Idea of string theory began with Kaluza-Klein Theory. At the time when Einstein proposed his general relativity, with his idea of curved space-time, Theoder Kaluza and Oscar Klein wondered if there are more than 3 spatial dimensions. They proposed a 5th dimension, which was spatial, such that it doesn't go on forever in space but it is so curved that space comes back on itself like a circle. They started from a higher-dimensional theory of gravity and compactified the theory to four dimensions, and ended up with four-dimensional gravity plus extra gauge interactions.  They effectively unified electromagnetism and gravity. Particles that have charge under electromagnetism would just be particles moving in the circular fifth dimension. The radius of this extra dimension would be related to the electric charge of particles. A charged particle would move in one direction in the fifth dimension, and an oppositely charged particle would move in the other. And as the momentum of two oppositely charge particles would cancel out when they collide, they would no longer move in the fifth dimension making their combined charge neutral. Although Kaluza and Klein's theory seemed to unify the forces of electromagnetism and gravity it wasn't widely accepted when it was published in 1921. It was mathematically true but the concept of extra spatial dimensions seemed very strange.

Small circular dimensions on a flat space

The Kaluza-Klein idea was later resurrected with String Theory. The basic characteristic of the theory is that its elementary constituents are extended strings rather than point-like particles as in quantum field theory and different particles corresponds to different oscillation modes of the strings.
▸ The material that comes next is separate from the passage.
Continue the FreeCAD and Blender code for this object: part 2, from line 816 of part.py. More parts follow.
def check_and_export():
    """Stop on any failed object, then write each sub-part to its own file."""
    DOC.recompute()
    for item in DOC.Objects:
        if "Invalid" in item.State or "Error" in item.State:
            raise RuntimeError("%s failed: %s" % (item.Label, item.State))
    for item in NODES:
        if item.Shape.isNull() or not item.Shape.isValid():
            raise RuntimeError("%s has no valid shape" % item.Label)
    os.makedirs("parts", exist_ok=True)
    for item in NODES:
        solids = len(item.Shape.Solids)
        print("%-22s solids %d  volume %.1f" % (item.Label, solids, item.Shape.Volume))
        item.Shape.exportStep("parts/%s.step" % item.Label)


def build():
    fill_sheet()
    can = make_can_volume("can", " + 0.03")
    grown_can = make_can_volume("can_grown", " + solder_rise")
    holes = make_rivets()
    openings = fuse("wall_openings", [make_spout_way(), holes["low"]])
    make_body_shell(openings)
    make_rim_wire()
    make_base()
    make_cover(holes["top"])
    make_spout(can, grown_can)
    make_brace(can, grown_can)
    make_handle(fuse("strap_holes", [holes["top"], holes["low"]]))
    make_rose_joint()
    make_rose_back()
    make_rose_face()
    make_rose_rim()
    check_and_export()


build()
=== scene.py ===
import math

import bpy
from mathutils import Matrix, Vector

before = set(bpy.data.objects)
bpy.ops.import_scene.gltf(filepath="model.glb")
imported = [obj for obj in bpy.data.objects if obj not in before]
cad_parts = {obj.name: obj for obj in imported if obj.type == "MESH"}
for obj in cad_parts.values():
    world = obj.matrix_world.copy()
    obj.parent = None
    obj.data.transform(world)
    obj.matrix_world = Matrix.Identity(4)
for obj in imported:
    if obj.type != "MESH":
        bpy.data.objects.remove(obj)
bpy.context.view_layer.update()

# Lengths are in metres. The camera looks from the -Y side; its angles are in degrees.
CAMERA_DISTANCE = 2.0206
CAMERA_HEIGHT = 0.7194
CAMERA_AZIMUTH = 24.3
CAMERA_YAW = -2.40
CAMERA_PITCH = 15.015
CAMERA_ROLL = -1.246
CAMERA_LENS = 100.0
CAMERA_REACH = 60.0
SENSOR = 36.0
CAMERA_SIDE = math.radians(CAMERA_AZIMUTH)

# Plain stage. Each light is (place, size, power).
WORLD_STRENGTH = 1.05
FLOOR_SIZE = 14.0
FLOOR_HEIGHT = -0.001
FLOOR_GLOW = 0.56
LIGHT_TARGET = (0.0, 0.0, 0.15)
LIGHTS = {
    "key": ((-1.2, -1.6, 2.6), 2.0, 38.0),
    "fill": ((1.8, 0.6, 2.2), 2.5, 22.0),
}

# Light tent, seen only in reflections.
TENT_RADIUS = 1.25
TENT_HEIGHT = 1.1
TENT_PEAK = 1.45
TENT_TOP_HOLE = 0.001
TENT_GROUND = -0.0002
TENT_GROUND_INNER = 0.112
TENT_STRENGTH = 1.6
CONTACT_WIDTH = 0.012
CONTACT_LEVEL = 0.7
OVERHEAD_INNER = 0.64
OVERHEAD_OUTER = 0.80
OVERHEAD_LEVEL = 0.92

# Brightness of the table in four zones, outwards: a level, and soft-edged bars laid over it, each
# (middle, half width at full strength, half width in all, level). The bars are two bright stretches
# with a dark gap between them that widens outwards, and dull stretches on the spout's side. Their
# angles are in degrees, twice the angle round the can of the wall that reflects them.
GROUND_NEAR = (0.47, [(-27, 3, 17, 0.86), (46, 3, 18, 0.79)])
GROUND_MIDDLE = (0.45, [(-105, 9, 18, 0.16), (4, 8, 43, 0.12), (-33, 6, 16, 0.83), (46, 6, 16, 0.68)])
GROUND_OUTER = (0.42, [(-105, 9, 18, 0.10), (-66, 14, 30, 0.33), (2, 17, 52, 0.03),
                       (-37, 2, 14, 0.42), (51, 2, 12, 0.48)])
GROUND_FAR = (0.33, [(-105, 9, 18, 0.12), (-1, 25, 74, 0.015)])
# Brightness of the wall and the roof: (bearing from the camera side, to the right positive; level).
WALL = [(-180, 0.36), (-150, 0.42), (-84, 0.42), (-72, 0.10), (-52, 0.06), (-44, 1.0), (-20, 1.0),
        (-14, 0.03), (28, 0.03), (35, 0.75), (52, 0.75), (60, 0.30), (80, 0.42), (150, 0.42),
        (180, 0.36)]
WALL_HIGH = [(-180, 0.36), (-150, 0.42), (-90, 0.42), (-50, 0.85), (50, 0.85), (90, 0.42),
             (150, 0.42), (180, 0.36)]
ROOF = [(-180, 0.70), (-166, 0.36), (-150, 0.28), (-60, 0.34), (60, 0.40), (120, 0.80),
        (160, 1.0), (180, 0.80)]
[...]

Bosonic string theory, whose spectrum contains only bosons is only consistent in 26 dimensions. Clearly, this theory is cannot describe the real world, since it does not contain fermions. To include the fermions, we use supersymmetry, which is a symmetry (transformations) between bosons and fermions and consequently, every boson has a fermion super partner and vice versa. The theories that emerge after integrating bosonic string theory with supersymmetry are only consistent in 10 dimensions and they are known as superstring theories. I’m writing the word “theories”, because there are 5 of them, Type I, Type IIA & B, and two heterotic strings. They are connected through a web of dualities, which are transformations.

Compactifications

We live in a 4 dimensional space-time (3 space and 1 time dimensions). If superstring theories are to describe our world, then where are those 6 other dimensions? Why can’t we perceive them? Well they are believed to be compact, so small and curved that in order to detect them we need extremely high energies. Therefore, to describe the real world we compactify the remaining 6 dimensions. Compactification is usually done on Calabi Yau manifolds. 

Calabi-Yau Manifold

Conclusion

String theory remains a fascinating and complex field of study that has captured the imagination of scientists and the public alike. While it has yet to produce definitive experimental evidence, its mathematical elegance and potential for unifying fundamental physics continue to make it a subject of intense research and debate. As researchers continue to explore the theoretical and practical implications of string theory, it is certain to remain a topic of interest and discovery for years to come.